* Exercise directions *
Repeat every record below exactly as it appears.

╭─ Listed records

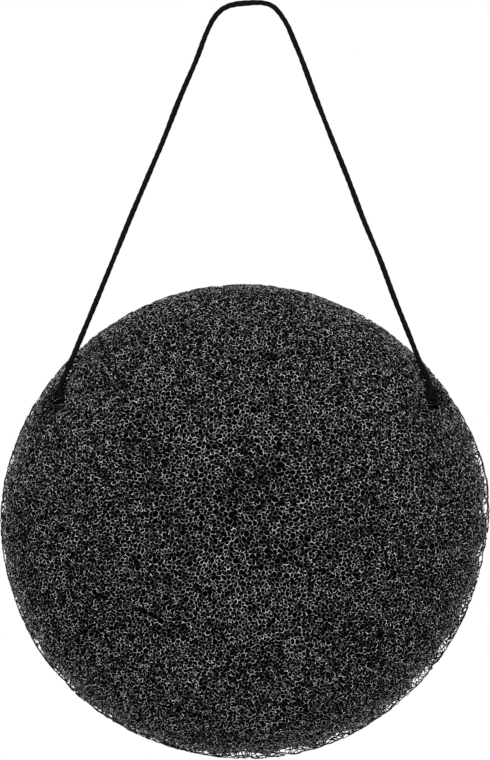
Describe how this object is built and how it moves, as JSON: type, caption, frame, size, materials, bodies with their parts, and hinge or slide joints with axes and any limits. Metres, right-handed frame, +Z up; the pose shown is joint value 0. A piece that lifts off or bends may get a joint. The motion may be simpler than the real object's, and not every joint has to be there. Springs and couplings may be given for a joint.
{
  "type": "konjac sponge",
  "caption": "Half-ball face sponge of black open-cell foam on a closed string loop that is threaded through the foam and hangs from a hook.",
  "frame": {"origin": "seat at the top of the string loop, where a hook or peg bears, in the mid-plane of the sponge", "axes": "+Z up as it hangs; the dome looks along -Y and the flat back faces +Y; X runs across the sponge, parallel to the threaded line"},
  "size_m": [0.08, 0.0412, 0.1244],
  "materials": {
    "foam": "matt black open-cell foam of thin struts",
    "string": "black twisted cord"
  },
  "bodies": {
    "string": {"hanging_loop": "string", "string_run_left": "string", "string_run_right": "string", "string_knot": "string"},
    "sponge": {"sponge_body": "foam"}
  },
  "joints": [
    {"name": "swing_on_string", "type": "hinge", "parent": "string", "child": "sponge", "pos_m": [0, 0, -0.065], "axis": [1, 0, 0], "range_deg": [-85, 15]}
  ]
}
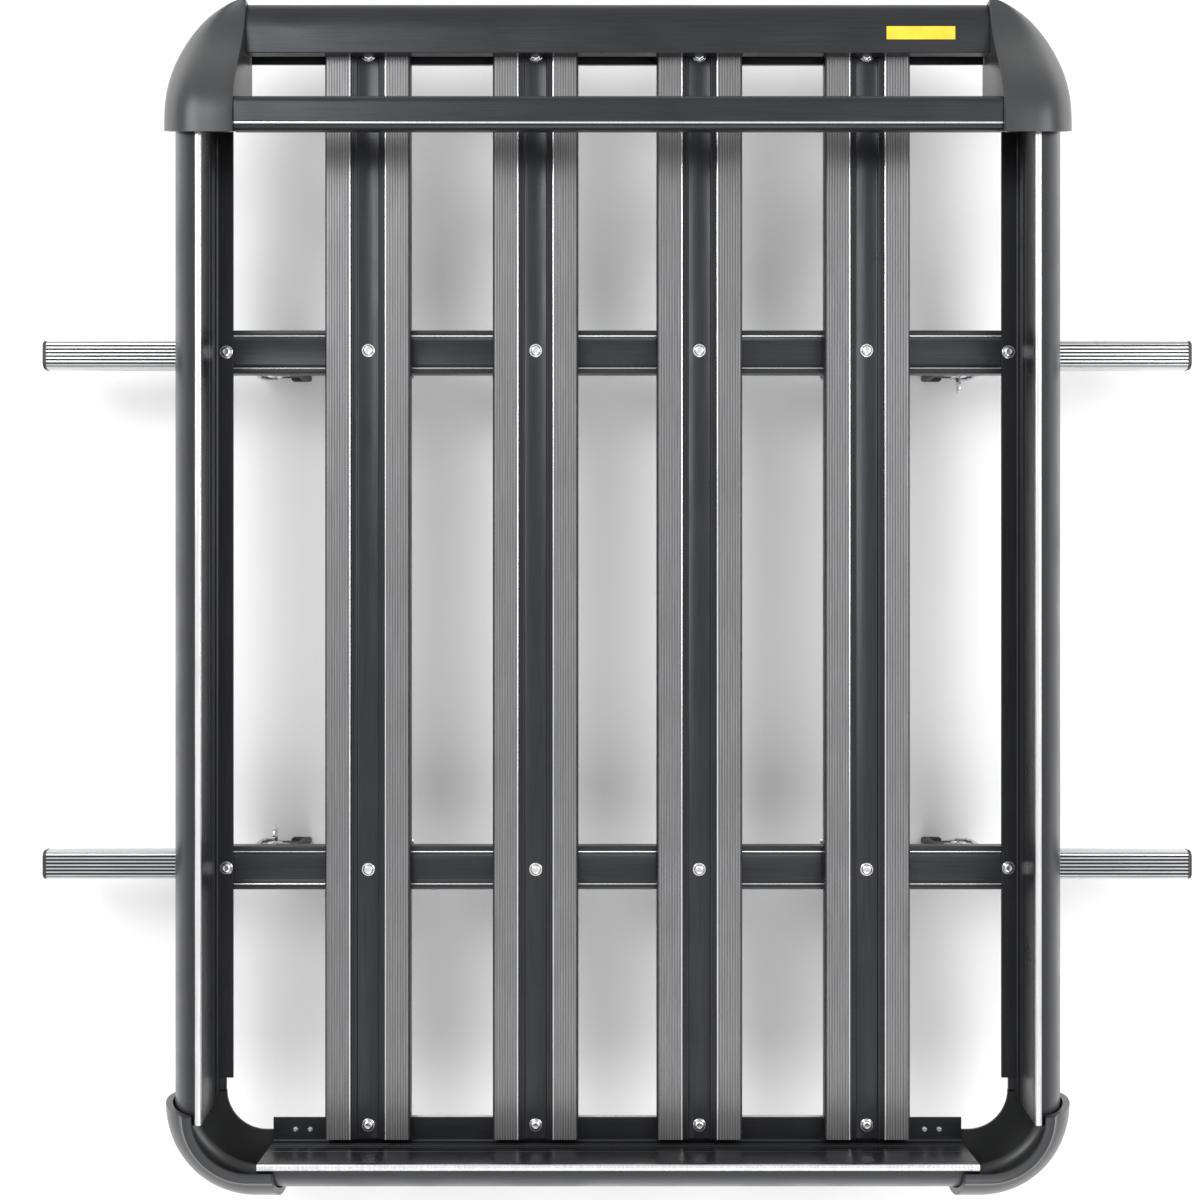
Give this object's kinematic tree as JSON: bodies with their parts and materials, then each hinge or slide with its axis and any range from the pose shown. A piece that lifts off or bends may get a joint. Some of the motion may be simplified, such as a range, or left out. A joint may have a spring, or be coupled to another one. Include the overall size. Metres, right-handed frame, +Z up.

╰─

* Exercise output *
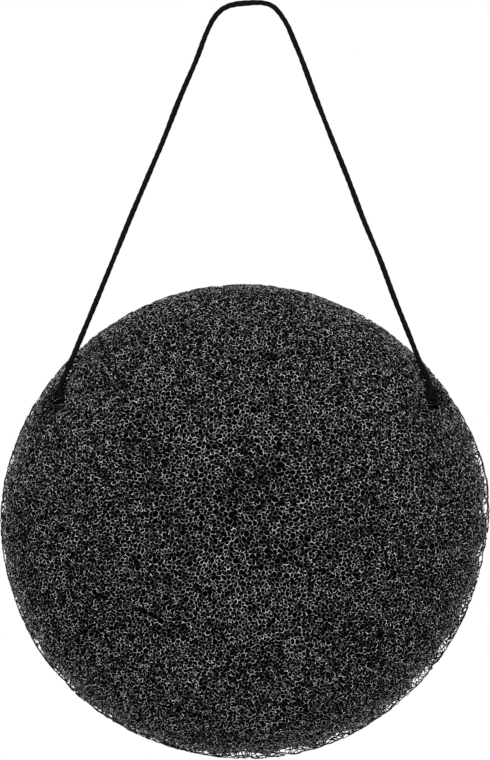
Describe how this object is built and how it moves, as JSON: type, caption, frame, size, materials, bodies with their parts, and hinge or slide joints with axes and any limits. Metres, right-handed frame, +Z up; the pose shown is joint value 0. A piece that lifts off or bends may get a joint. The motion may be simpler than the real object's, and not every joint has to be there. Springs and couplings may be given for a joint.
{
  "type": "konjac sponge",
  "caption": "Half-ball face sponge of black open-cell foam on a closed string loop that is threaded through the foam and hangs from a hook.",
  "frame": {"origin": "seat at the top of the string loop, where a hook or peg bears, in the mid-plane of the sponge", "axes": "+Z up as it hangs; the dome looks along -Y and the flat back faces +Y; X runs across the sponge, parallel to the threaded line"},
  "size_m": [0.08, 0.0412, 0.1244],
  "materials": {
    "foam": "matt black open-cell foam of thin struts",
    "string": "black twisted cord"
  },
  "bodies": {
    "string": {"hanging_loop": "string", "string_run_left": "string", "string_run_right": "string", "string_knot": "string"},
    "sponge": {"sponge_body": "foam"}
  },
  "joints": [
    {"name": "swing_on_string", "type": "hinge", "parent": "string", "child": "sponge", "pos_m": [0, 0, -0.065], "axis": [1, 0, 0], "range_deg": [-85, 15]}
  ]
}
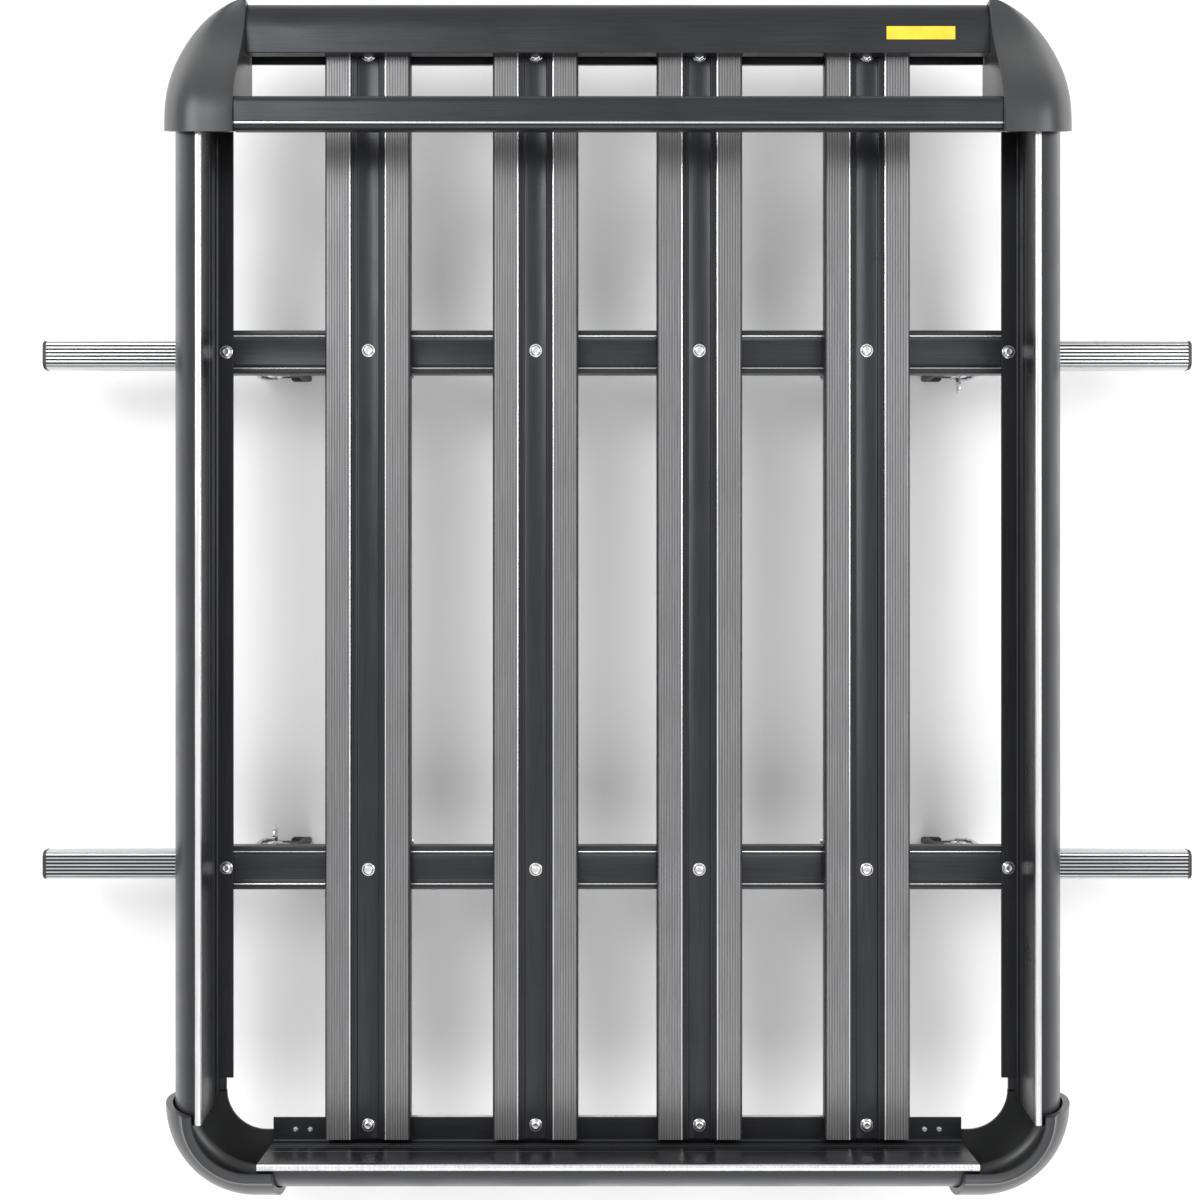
Give this object's kinematic tree as JSON: bodies with their parts and materials, then each hinge or slide with its axis and any range from the pose shown. A piece that lifts off or bends may get a joint. Some of the motion may be simplified, such as a range, or left out. A joint may have a spring, or be coupled to another one. Include the overall size. Metres, right-handed frame, +Z up.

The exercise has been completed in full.